### Recorded data ###
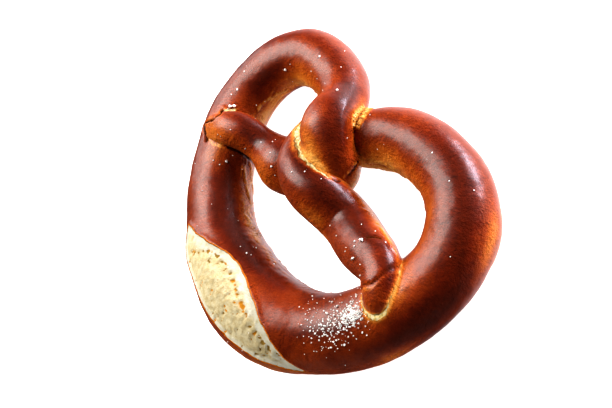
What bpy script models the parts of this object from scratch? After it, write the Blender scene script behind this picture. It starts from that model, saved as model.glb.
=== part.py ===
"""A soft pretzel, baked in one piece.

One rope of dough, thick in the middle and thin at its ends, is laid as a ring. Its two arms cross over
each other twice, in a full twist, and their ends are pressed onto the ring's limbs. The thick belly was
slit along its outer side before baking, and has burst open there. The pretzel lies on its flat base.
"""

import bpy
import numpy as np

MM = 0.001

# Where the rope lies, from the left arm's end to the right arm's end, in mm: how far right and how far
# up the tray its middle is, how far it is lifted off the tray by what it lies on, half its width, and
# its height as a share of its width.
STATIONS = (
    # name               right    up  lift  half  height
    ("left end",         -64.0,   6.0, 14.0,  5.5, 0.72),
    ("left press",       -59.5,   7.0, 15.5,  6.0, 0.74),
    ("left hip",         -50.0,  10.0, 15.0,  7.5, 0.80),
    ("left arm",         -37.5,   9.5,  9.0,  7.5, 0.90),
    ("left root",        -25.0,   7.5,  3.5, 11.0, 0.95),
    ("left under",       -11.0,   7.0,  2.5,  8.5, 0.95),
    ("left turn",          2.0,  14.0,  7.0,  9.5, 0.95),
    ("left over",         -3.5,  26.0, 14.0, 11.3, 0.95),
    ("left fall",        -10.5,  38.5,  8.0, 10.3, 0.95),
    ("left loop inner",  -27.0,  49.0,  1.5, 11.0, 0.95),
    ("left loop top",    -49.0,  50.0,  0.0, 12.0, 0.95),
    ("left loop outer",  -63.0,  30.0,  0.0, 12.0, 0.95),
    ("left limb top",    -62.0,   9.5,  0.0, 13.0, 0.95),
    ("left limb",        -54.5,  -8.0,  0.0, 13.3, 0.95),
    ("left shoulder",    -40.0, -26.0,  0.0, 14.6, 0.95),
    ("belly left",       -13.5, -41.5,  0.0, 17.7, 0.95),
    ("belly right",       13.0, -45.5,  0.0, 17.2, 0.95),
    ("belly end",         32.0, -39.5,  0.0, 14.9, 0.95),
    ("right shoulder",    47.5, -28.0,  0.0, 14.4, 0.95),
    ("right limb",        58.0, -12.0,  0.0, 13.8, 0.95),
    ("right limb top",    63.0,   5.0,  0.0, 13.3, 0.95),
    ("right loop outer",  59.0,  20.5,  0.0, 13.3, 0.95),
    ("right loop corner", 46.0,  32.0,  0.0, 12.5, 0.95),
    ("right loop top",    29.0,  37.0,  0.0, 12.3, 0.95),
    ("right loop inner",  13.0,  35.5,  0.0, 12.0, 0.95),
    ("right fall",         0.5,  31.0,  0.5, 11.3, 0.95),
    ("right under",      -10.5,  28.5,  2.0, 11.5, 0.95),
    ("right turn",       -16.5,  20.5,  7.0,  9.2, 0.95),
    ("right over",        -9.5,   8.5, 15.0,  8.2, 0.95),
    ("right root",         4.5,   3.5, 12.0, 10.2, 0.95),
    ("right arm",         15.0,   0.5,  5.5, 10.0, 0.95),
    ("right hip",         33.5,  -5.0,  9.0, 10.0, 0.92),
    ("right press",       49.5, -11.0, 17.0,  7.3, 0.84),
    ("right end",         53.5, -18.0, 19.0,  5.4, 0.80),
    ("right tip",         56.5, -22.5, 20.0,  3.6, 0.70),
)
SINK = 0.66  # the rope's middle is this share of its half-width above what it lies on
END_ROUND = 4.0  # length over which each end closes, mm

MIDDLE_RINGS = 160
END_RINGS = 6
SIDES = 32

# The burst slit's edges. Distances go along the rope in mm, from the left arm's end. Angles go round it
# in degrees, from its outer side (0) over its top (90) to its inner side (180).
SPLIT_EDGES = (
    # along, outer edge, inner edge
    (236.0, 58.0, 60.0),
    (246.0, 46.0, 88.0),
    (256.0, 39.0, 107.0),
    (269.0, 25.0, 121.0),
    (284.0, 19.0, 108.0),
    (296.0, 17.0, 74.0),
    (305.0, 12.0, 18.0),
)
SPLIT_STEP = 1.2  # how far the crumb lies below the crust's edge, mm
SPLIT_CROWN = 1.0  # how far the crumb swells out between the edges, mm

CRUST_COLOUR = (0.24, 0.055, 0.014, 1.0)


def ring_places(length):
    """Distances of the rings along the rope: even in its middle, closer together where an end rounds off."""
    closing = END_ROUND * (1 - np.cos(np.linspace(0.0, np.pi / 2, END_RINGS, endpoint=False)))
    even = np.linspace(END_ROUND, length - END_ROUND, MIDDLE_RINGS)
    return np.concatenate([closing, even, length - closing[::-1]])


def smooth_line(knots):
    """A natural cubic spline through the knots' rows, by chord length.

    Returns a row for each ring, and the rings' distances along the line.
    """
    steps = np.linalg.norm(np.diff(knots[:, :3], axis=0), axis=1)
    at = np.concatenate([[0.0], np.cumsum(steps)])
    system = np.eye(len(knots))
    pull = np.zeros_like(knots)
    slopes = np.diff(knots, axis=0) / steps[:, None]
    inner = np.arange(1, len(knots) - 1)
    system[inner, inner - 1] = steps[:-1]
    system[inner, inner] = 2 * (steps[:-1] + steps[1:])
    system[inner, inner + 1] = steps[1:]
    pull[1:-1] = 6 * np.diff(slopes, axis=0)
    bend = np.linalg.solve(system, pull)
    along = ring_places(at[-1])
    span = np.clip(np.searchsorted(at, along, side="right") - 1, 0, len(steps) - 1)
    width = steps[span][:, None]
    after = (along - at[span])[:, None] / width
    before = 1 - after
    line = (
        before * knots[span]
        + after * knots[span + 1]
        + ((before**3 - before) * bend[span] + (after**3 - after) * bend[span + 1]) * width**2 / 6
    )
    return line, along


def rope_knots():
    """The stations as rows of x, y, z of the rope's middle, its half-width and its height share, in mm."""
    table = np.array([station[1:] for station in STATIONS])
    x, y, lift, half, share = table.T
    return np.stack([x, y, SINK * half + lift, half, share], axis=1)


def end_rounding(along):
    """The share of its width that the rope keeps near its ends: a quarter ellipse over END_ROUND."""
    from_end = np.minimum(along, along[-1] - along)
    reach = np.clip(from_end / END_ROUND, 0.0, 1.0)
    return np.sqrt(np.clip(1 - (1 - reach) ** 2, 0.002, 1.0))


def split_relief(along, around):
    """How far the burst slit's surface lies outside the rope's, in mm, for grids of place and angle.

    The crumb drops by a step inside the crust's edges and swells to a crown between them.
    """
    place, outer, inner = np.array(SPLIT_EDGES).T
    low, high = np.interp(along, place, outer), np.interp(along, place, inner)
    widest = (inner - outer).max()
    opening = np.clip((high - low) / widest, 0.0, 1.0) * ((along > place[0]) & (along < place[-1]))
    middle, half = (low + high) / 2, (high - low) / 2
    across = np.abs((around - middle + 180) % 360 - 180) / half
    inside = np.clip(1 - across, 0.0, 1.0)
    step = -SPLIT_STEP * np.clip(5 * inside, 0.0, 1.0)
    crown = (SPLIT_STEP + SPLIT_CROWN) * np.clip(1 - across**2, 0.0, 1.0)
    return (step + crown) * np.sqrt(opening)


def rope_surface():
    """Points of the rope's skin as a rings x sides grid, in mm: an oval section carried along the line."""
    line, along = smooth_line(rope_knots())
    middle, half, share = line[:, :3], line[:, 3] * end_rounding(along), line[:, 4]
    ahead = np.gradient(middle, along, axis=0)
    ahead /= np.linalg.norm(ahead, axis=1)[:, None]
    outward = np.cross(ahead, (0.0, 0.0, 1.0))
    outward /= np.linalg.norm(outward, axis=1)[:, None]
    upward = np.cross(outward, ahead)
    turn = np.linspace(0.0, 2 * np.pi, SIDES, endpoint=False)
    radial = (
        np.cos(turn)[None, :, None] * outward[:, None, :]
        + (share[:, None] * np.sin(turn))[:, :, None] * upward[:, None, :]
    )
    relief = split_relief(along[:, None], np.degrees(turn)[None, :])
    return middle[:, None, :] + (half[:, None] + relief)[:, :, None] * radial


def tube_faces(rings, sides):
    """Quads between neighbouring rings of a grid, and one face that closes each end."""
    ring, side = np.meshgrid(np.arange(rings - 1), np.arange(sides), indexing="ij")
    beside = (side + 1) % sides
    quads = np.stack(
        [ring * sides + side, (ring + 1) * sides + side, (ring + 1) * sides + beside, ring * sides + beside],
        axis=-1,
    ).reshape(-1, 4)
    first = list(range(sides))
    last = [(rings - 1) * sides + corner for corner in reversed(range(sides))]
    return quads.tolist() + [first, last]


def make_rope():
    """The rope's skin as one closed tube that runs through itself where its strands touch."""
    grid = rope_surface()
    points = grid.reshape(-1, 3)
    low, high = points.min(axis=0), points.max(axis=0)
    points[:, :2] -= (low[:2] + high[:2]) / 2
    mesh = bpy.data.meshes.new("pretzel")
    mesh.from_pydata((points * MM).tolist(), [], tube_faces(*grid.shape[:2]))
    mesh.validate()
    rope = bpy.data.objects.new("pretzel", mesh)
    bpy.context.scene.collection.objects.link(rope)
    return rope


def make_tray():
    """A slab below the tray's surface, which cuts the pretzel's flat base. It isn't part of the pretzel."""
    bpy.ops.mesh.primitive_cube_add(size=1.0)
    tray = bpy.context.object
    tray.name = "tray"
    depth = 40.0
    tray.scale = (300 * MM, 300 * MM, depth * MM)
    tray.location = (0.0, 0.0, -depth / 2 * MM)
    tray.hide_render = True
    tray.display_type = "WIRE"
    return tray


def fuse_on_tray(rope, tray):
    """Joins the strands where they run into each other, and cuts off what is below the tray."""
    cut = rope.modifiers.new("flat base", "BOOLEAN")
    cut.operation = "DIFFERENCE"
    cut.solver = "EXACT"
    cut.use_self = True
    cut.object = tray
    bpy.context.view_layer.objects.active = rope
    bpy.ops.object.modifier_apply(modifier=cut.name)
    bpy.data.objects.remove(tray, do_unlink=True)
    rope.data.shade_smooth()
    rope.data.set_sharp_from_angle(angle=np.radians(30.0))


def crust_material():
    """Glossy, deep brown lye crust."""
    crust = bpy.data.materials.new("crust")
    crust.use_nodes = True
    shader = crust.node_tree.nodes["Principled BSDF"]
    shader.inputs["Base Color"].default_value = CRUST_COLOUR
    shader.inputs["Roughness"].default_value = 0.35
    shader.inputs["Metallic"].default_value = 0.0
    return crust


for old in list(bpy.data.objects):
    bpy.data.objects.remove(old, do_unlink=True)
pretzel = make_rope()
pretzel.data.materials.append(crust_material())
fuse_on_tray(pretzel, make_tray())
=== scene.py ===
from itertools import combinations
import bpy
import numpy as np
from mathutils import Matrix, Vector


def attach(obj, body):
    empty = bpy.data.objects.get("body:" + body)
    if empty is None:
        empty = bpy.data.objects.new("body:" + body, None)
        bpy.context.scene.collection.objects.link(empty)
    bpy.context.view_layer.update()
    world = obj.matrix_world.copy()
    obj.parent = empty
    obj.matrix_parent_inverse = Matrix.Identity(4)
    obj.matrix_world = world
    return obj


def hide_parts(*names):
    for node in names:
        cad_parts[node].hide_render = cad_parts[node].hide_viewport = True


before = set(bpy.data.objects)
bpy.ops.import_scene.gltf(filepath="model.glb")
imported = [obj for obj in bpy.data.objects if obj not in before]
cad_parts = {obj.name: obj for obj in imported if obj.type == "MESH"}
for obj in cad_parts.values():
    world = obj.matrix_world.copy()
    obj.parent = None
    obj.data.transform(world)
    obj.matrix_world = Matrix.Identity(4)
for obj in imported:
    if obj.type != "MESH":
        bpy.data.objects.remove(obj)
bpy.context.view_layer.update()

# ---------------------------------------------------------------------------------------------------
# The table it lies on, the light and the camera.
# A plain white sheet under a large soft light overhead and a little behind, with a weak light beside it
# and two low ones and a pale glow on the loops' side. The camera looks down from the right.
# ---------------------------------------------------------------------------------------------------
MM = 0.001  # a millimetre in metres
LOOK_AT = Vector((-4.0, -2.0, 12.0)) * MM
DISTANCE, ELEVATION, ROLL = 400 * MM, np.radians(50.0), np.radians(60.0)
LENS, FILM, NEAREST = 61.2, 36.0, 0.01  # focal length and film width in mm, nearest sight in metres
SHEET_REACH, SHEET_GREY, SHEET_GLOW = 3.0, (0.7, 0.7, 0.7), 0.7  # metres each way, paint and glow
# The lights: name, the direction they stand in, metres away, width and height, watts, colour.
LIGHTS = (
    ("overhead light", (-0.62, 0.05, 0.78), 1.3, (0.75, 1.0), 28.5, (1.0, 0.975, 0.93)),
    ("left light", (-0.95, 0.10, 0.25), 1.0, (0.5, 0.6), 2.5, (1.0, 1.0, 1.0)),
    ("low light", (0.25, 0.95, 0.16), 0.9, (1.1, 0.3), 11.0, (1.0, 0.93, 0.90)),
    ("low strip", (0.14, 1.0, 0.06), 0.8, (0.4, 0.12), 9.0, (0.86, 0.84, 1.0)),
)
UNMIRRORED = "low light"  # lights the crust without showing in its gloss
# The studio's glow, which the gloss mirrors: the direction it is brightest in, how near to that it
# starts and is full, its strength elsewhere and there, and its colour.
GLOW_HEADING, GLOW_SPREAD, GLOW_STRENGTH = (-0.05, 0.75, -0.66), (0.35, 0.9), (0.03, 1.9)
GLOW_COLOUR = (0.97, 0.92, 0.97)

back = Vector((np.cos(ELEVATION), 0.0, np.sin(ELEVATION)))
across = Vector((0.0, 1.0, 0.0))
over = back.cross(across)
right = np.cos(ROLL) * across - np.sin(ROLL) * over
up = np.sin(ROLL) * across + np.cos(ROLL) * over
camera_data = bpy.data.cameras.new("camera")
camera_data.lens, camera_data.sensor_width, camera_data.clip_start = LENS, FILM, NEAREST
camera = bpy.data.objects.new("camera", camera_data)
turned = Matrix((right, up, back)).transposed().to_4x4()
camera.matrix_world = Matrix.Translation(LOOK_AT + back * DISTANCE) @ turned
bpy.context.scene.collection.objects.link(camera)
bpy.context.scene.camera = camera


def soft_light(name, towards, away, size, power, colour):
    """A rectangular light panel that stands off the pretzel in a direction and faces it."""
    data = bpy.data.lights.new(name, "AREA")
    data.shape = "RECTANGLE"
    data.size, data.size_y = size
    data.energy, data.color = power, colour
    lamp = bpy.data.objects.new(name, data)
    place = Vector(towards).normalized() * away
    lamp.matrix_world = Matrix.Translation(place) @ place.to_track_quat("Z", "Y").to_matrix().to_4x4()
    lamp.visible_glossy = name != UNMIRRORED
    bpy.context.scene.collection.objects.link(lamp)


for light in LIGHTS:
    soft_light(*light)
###
What to do: Nothing beyond the lines starting at the line containing "pretzel = make_rope()" and ending at the line containing "cad_parts[node].hide_render = cad_parts[node].hide_viewport" is to be reproduced; reproduce those lines exactly, both ends included.

Solution:
pretzel = make_rope()
pretzel.data.materials.append(crust_material())
fuse_on_tray(pretzel, make_tray())
=== scene.py ===
from itertools import combinations
import bpy
import numpy as np
from mathutils import Matrix, Vector


def attach(obj, body):
    empty = bpy.data.objects.get("body:" + body)
    if empty is None:
        empty = bpy.data.objects.new("body:" + body, None)
        bpy.context.scene.collection.objects.link(empty)
    bpy.context.view_layer.update()
    world = obj.matrix_world.copy()
    obj.parent = empty
    obj.matrix_parent_inverse = Matrix.Identity(4)
    obj.matrix_world = world
    return obj


def hide_parts(*names):
    for node in names:
        cad_parts[node].hide_render = cad_parts[node].hide_viewport = True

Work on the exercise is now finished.